Information given.
....................
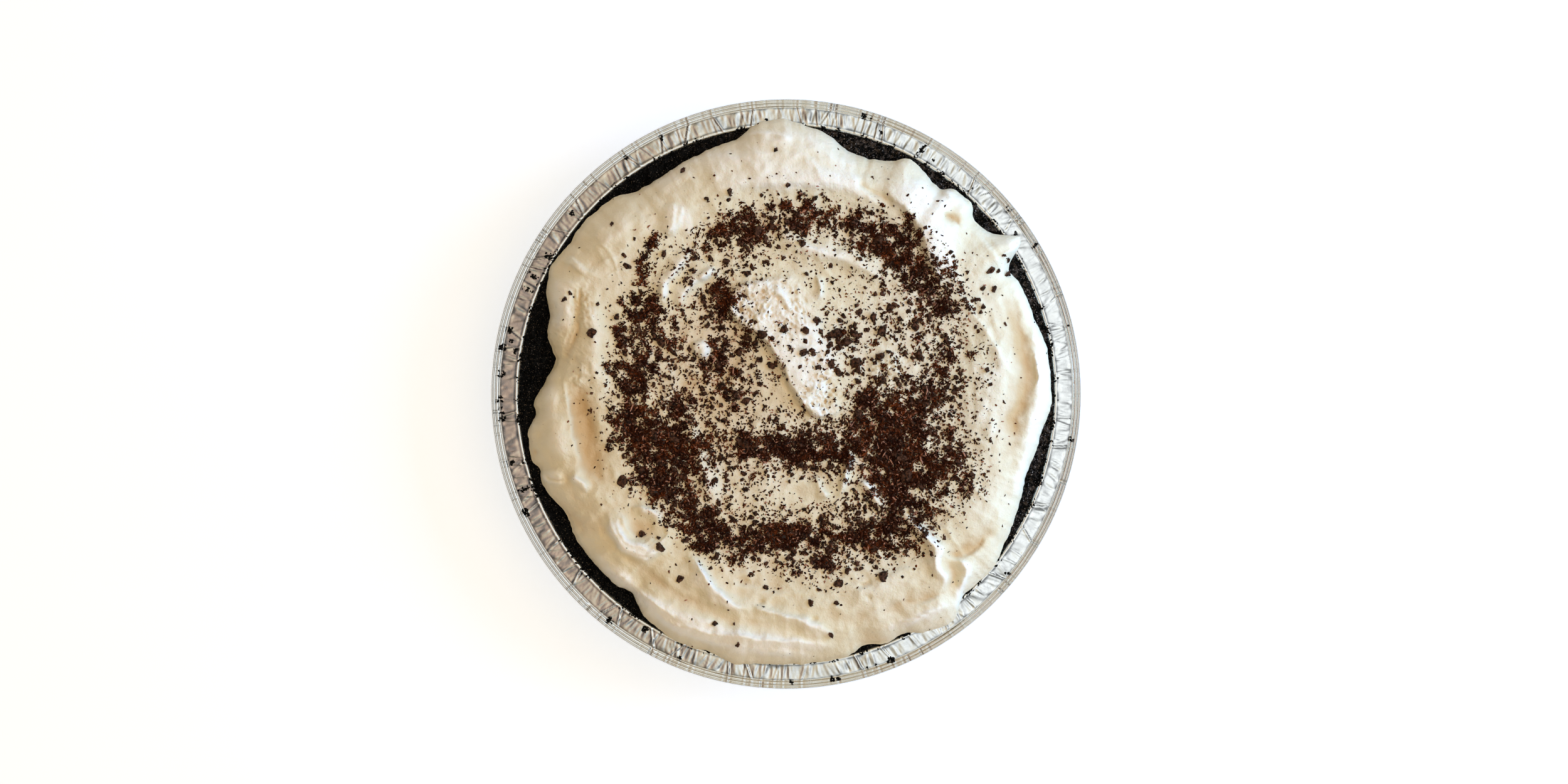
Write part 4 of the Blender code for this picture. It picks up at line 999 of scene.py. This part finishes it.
def addChip(bm, draw, place, length, height):  # a shard with uneven corners, then its broken faces and edges
    piece = bmesh.new()
    width = length * draw.uniform(0.55, 0.85)
    tall = length * draw.uniform(0.4, 0.6) + 1.4 * mm
    bmesh.ops.create_cube(piece, size=1.0)
    for corner in piece.verts:
        taper = draw.uniform(0.5, 0.8) if corner.co.z > 0 else draw.uniform(0.9, 1.1)
        corner.co.x *= length * taper * draw.uniform(0.85, 1.1)
        corner.co.y *= width * taper * draw.uniform(0.85, 1.1)
        corner.co.z *= tall * draw.uniform(0.75, 1.1)
    turn = Matrix.Rotation(draw.uniform(-0.3, 0.3), 4, "X"), Matrix.Rotation(draw.uniform(-0.3, 0.3), 4, "Y")
    spin = Matrix.Rotation(draw.uniform(0, math.tau), 4, "Z")
    breaks = random.Random(round(place[0] / mm * 100))
    for number in range(chips["breaks"]):
        away = Vector((breaks.uniform(-1, 1), breaks.uniform(-1, 1), breaks.uniform(-0.2, 0.9))).normalized()
        reach = max(away.dot(corner.co) for corner in piece.verts) * breaks.uniform(0.55, 0.85)
        cut = bmesh.ops.bisect_plane(piece, geom=piece.verts[:] + piece.edges[:] + piece.faces[:],
                                     plane_co=away * reach, plane_no=away, clear_outer=True)
        rim = [edge for edge in cut["geom_cut"] if isinstance(edge, bmesh.types.BMEdge)]
        bmesh.ops.contextual_create(piece, geom=rim)
    bmesh.ops.triangulate(piece, faces=piece.faces[:])
    bmesh.ops.subdivide_edges(piece, edges=piece.edges[:], cuts=2, use_grid_fill=True)
    bmesh.ops.smooth_vert(piece, verts=piece.verts[:], factor=0.5,
                          use_axis_x=True, use_axis_y=True, use_axis_z=True)
    for corner in piece.verts:
        rough = noise.turbulence_vector(corner.co / (0.9 * mm) + Vector((*place, 0.0)) / mm, 2, False)
        corner.co += rough * chips["fracture"] * mm
    bmesh.ops.recalc_face_normals(piece, faces=piece.faces[:])
    piece.transform(Matrix.Translation((*place, height)) @ spin @ turn[1] @ turn[0])
    shape = bpy.data.meshes.new("chip")
    piece.to_mesh(shape)
    piece.free()
    bm.from_mesh(shape)
    bpy.data.meshes.remove(shape)


def makeChips(finish):
    places = chipPlaces()
    draw = random.Random(chips["seed"] + 1)
    noise.seed_set(chips["noiseSeed"])  # Blender's vector noise would follow the clock otherwise
    x, y = np.array(places).T[:2] / mm
    bm = bmesh.new()
    for (*place, length), height in zip(places, toppingHeight(x, y) * mm):
        addChip(bm, draw, place, chips["gain"] * length, height + chips["lift"] * mm)
    mesh = bpy.data.meshes.new("chips")
    bm.to_mesh(mesh)
    bm.free()
    mesh.shade_smooth()
    mesh.set_sharp_from_angle(angle=math.radians(chips["crease"]))
    addPiece("chocolateChips", mesh, finish, "dark_chocolate")


def hullShape(places, smooth):
    bm = bmesh.new()
    for place in places:
        bm.verts.new(place)
    bmesh.ops.convex_hull(bm, input=bm.verts[:])
    bmesh.ops.delete(bm, geom=[v for v in bm.verts if not v.link_faces], context="VERTS")
    return finishShape(bm, smooth)


def shardShape(draw, points, sizes):  # the hull of a few points drawn in a box of these sizes
    places = [[draw.uniform(-0.5, 0.5) * size * mm for size in sizes] for number in range(points)]
    return hullShape(places, points > 6)


def fleckShape(draw, points, sizes):  # the hull of points drawn on an oval of these sizes
    places = []
    for number in range(points):
        way = Vector([draw.gauss(0.0, 1.0) for size in sizes]).normalized()
        places.append([0.5 * part * size * draw.uniform(0.8, 1.0) * mm for part, size in zip(way, sizes)])
    return hullShape(places, True)


def shredShape(draw, sizes):  # a curled, tapering strip of three cross-sections
    length, width, thick = (size * mm for size in sizes)
    bm = bmesh.new()
    curl, twist = draw.uniform(-0.5, 0.5), draw.uniform(-0.8, 0.8)
    rows = []
    for t, taper in ((-0.5, draw.uniform(0.25, 0.7)), (0.0, 1.0), (0.5, draw.uniform(0.2, 0.7))):
        side = Matrix.Rotation(twist * t, 3, "X")
        middle = Vector((t * length, curl * length * t * t, draw.uniform(0.0, 0.12) * length))
        corners = ((-0.5, -0.4), (0.5, -0.4), (0.0, 0.6))
        rows.append([bm.verts.new(middle + side @ Vector((0, a * width * taper, b * thick))) for a, b in corners])
    for near, far in zip(rows, rows[1:]):
        for a in range(3):
            bm.faces.new((near[a], near[(a + 1) % 3], far[(a + 1) % 3], far[a]))
    bm.faces.new(rows[0][::-1])
    bm.faces.new(rows[-1])
    return finishShape(bm)


def finishShape(bm, smooth=False):
    bmesh.ops.triangulate(bm, faces=bm.faces[:])
    bmesh.ops.recalc_face_normals(bm, faces=bm.faces[:])
    for face in bm.faces:
        face.smooth = smooth
    mesh = bpy.data.meshes.new("shape")
    bm.to_mesh(mesh)
    bm.free()
    return mesh


scattered = (  # name, slot, finish, surface and mask, evenness, most a mm2, scale, tilt, lift, pile, seed
    ("gratedShreds", "dark_chocolate", "grated", "topping", "grated", 1.2, 2.5, (0.5, 1.3), 0.8, 0.1, 0.9, 31),
    ("gratedCurls", "dark_chocolate", "grated", "topping", "grated", 1.0, 0.2, (0.6, 1.4), 0.5, 0.25, 1.0, 37),
    ("gratedFlecks", "dark_chocolate", "grated", "topping", "grated", 0.6, 2.4, (0.6, 1.6), 0.7, 0.06, 0.8, 32),
    ("looseFlecks", "dark_chocolate", "grated", "topping", "sprinkled", 1.1, 1.35, (0.55, 1.45), 0.5, 0.04, 0.2, 38),
    ("chocolateDust", "dark_chocolate", "grated", "topping", "sprinkled", 0.8, 1.2, (0.6, 1.5), 1.0, 0.02, 0.1, 33),
    ("chocolateBits", "dark_chocolate", "snapped", "topping", "sprinkled", 1.4, 0.3, (0.4, 1.2), 0.6, 0.1, 0.5, 34),
    ("cookieCrumbs", "cookie_crumb", "crumb", "crust", "crumbed", 1.0, 0.7, (0.45, 1.5), 1.2, 0.0, 0.0, 35),
    ("foilCrumbs", "cookie_crumb", "crumb", "pan", "crumbed", 1.0, 3.2, (0.5, 1.15), 1.2, 0.25, 0.0, 36),
)

shapesEach = 7

shapeMakers = {
    "gratedShreds": lambda draw: shredShape(draw, (draw.uniform(0.8, 1.6), draw.uniform(0.35, 0.6), 0.25)),
    "gratedCurls": lambda draw: shredShape(draw, (draw.uniform(1.7, 2.8), draw.uniform(0.5, 0.85), 0.2)),
    "gratedFlecks": lambda draw: shardShape(draw, 6, (1.0, 0.6, 0.4)),
    "looseFlecks": lambda draw: fleckShape(draw, 9, (draw.uniform(1.1, 1.7), draw.uniform(0.6, 0.9), 0.5)),
    "chocolateDust": lambda draw: shardShape(draw, 4, (0.5, 0.4, 0.3)),
    "chocolateBits": lambda draw: shardShape(draw, 16, (2.2, 1.7, 1.2)),
    "cookieCrumbs": lambda draw: shardShape(draw, 11, (1.5, 1.3, 1.1)),
    "foilCrumbs": lambda draw: shardShape(draw, 11, (1.3, 1.2, 1.0)),
}

rimCrumbs = (  # degrees round, radius and size of each little heap of crumbs on the foil
    (13.6, 111.8, 0.5), (30.8, 112.2, 0.5), (35, 108, 0.6), (48, 107, 0.5), (58, 106.5, 0.5), (61, 107.5, 0.6),
    (61, 110.4, 0.4), (70, 108, 0.5), (73, 112, 0.6), (74.5, 111.6, 0.7), (94, 106, 0.6), (116, 110, 0.9),
    (124, 110, 0.7), (140, 108.5, 0.9), (150, 106, 1.0), (155, 108, 0.8), (158, 108, 0.7), (167, 109.5, 1.2),
    (169, 108.5, 0.9), (170.5, 111, 1.4), (171, 106, 0.8), (176, 110.5, 1.3), (181, 110.5, 1.1), (183.5, 110.5, 1.1),
    (185, 110.4, 1.1), (194, 109.5, 1.0), (200, 108, 0.8), (204, 110.5, 0.9), (205, 110.4, 0.8), (232, 111, 1.0),
    (239, 106, 1.2), (246, 111, 0.8), (248, 110.5, 0.7), (271, 111.5, 0.7), (279, 111.8, 0.7), (280.5, 111.8, 0.7),
    (286.5, 110.6, 0.7), (288, 110.5, 0.6), (291.5, 110.6, 1.2), (321, 110.5, 0.8), (351, 111.5, 1.1),
    (355, 110, 0.5), (40, 111.5, 0.6),
)


def markRimCrumbs(mesh):  # where the crumbs lie on the foil: only on faces that look up
    x, y, z = vertexPlaces(mesh).T
    out = np.hypot(x, y)
    cover = 0.5 * (out > 102.4) * (out < 104.5) * (z > 28.0) * smoothStep(grain(x, y, 4.0, 41.0), -0.05, 0.3)
    for at, radius, size in rimCrumbs:
        away = np.hypot(x - radius * math.cos(math.radians(at)), y - radius * math.sin(math.radians(at)))
        cover += (away < size) & (z > 28.1)
    setAttribute(mesh, "crumbed", np.minimum(cover, 1.0))


def makeScattered(surfaces, finishes):
    tree = scatterTree()
    for name, slot, finish, surface, mask, evenness, most, scale, tilt, lift, pile, seed in scattered:
        draw = random.Random(seed)
        shapes = bpy.data.collections.new(name + "Shapes")
        bpy.context.scene.collection.children.link(shapes)
        for number in range(shapesEach):
            shapes.objects.link(bpy.data.objects.new(f"{name}Shape{number}", shapeMakers[name](draw)))
        mesh = runTree(surfaces[surface], tree, {
            "Shapes": shapes, "Where": mask, "Evenness": evenness, "Most": most / mm**2, "Seed": seed,
            "Smallest": scale[0], "Largest": scale[1], "Tilt": tilt, "Lift": lift * mm, "Pile": pile * mm,
            "Finish": finishes[finish],
        })
        for shape in list(shapes.objects):
            bpy.data.objects.remove(shape)
        bpy.data.collections.remove(shapes)
        addPiece(name, mesh, finishes[finish], slot)


# The whole pie

makeCamera()
makeLights()
makeFloor(floorPaper())
print("camera, lights and floor are ready")

finishes = {"crumb": cookieCrumb(), "snapped": darkChocolate(), "grated": gratedChocolate()}
foilPan = makePan(aluminiumFoil())
markRimCrumbs(foilPan.data)
crumbCrust = makeCrust(finishes["crumb"])
whippedTopping = makeTopping(whippedCream())
makeChips(finishes["snapped"])
makeScattered({"pan": foilPan, "crust": crumbCrust, "topping": whippedTopping}, finishes)
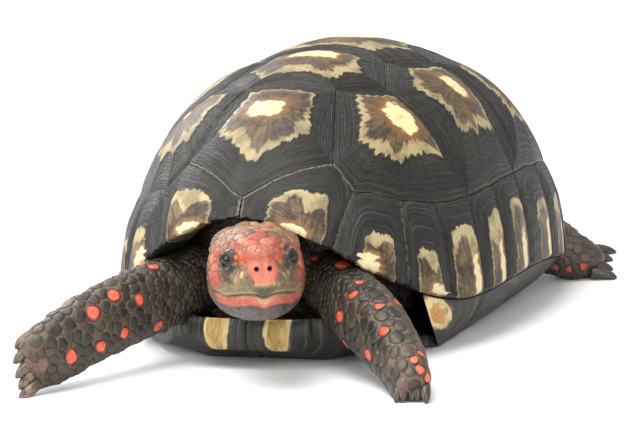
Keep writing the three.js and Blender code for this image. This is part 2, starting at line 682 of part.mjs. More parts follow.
function leg(name, stations, others) {
  const whole = claws(CLAWS[name]).reduce((sum, claw) => sum.add(claw), limb(stations, 13, 14, 2.4));
  addSolid(name, cutBy(onFloor(whole), others), 'skin');
}

const front = [solids.trunk, solids.neck, ...headNow];
const leftOpening = nearby(/^marginal_left_[1-4]$|^plastron_(gular|humeral)_left$/);
const rightOpening = nearby(/^marginal_right_[1-4]$|^plastron_(gular|humeral)_right$/);
leg('front_leg_left', FORELEG_LEFT, [...front, ...leftOpening]);
leg('front_leg_right', FORELEG_RIGHT, [...front, ...rightOpening]);
const hindNames = /^marginal_(left|right)_([7-9]|1[01])$|^plastron_(abdominal|femoral|anal)/;
leg('hind_leg_left', HINDLEG_LEFT, [solids.trunk, ...nearby(hindNames)]);
leg('hind_leg_right', HINDLEG_RIGHT, [solids.trunk, ...nearby(hindNames)]);
const tailNames = /^supracaudal$|_11$|^plastron_anal/;
addSolid('tail', cutBy(limb(TAIL_STATIONS, 8, 10, 2), [solids.trunk, ...nearby(tailNames)]), 'skin');

export default tortoise;
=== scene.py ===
import bpy
import bmesh
import math
import numpy as np
from mathutils import Matrix, Vector
from mathutils.bvhtree import BVHTree
from mathutils.kdtree import KDTree


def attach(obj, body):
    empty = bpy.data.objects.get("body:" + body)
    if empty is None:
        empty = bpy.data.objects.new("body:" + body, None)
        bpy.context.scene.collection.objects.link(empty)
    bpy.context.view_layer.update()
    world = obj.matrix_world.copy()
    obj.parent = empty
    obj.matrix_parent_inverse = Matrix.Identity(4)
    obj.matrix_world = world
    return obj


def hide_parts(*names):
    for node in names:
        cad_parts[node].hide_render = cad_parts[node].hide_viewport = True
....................
Written task.
Each line from the one with "const front = [solids.trunk, solids.neck, ...headNow];" through the last line of the records must be written out word for word. Include nothing else.

Answer.
const front = [solids.trunk, solids.neck, ...headNow];
const leftOpening = nearby(/^marginal_left_[1-4]$|^plastron_(gular|humeral)_left$/);
const rightOpening = nearby(/^marginal_right_[1-4]$|^plastron_(gular|humeral)_right$/);
leg('front_leg_left', FORELEG_LEFT, [...front, ...leftOpening]);
leg('front_leg_right', FORELEG_RIGHT, [...front, ...rightOpening]);
const hindNames = /^marginal_(left|right)_([7-9]|1[01])$|^plastron_(abdominal|femoral|anal)/;
leg('hind_leg_left', HINDLEG_LEFT, [solids.trunk, ...nearby(hindNames)]);
leg('hind_leg_right', HINDLEG_RIGHT, [solids.trunk, ...nearby(hindNames)]);
const tailNames = /^supracaudal$|_11$|^plastron_anal/;
addSolid('tail', cutBy(limb(TAIL_STATIONS, 8, 10, 2), [solids.trunk, ...nearby(tailNames)]), 'skin');

export default tortoise;
=== scene.py ===
import bpy
import bmesh
import math
import numpy as np
from mathutils import Matrix, Vector
from mathutils.bvhtree import BVHTree
from mathutils.kdtree import KDTree


def attach(obj, body):
    empty = bpy.data.objects.get("body:" + body)
    if empty is None:
        empty = bpy.data.objects.new("body:" + body, None)
        bpy.context.scene.collection.objects.link(empty)
    bpy.context.view_layer.update()
    world = obj.matrix_world.copy()
    obj.parent = empty
    obj.matrix_parent_inverse = Matrix.Identity(4)
    obj.matrix_world = world
    return obj


def hide_parts(*names):
    for node in names:
        cad_parts[node].hide_render = cad_parts[node].hide_viewport = True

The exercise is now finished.